From the looks of this particular Serrac of mine, he was spying and shooting 24/7 (or maybe the British pilots were dropping him from the plane when they ran out of bombs). However, despite having obviously done a lot of flying in his long life (no pun intended), he's perfectly fine - yuck on the ouside, huzzah on the inside!

  • The oddity is the minimum aperture of f16 - that's quite small for a large format lens and some, mostly older landscape lenses, barely started at that aperture. Clearly, for aerial photography, aperture was more important, so they usually didn't stop down too much.
  • Oh and beware, updates!! For years I lived under the foolish assumption that, like the Spitfire, I was carrying an f4.5 Serrac on my shoulders, but then I happened to notice that I was a twat and probably had the less common f5.6 version. Apart from that one trace of luminosity the difference is very likely to be tiny or even non-existent.

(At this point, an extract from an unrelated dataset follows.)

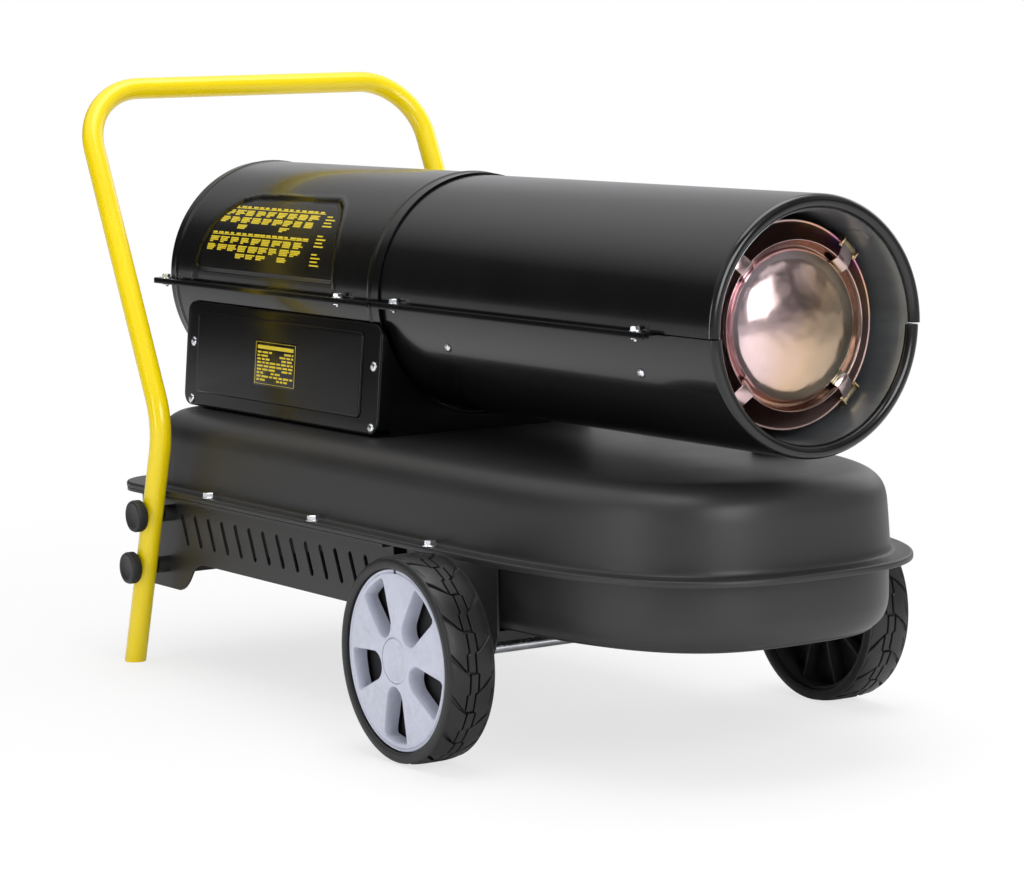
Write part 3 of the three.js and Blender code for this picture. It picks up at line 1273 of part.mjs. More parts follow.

Surely he could tell - what dogfights has he participated in? What battles had he witnessed? Whom did he photograph and upon whose head did he fall? Or maybe it was a deserter hiding for decades in the potato cellar, tossed there by some quartermaster? I know one thing for sure, though - I took him for a walk and we took pictures - but this time, against his habit, he took pictures from the bottom up. He doesn't like the backlight at all, but otherwise he was still good, old man.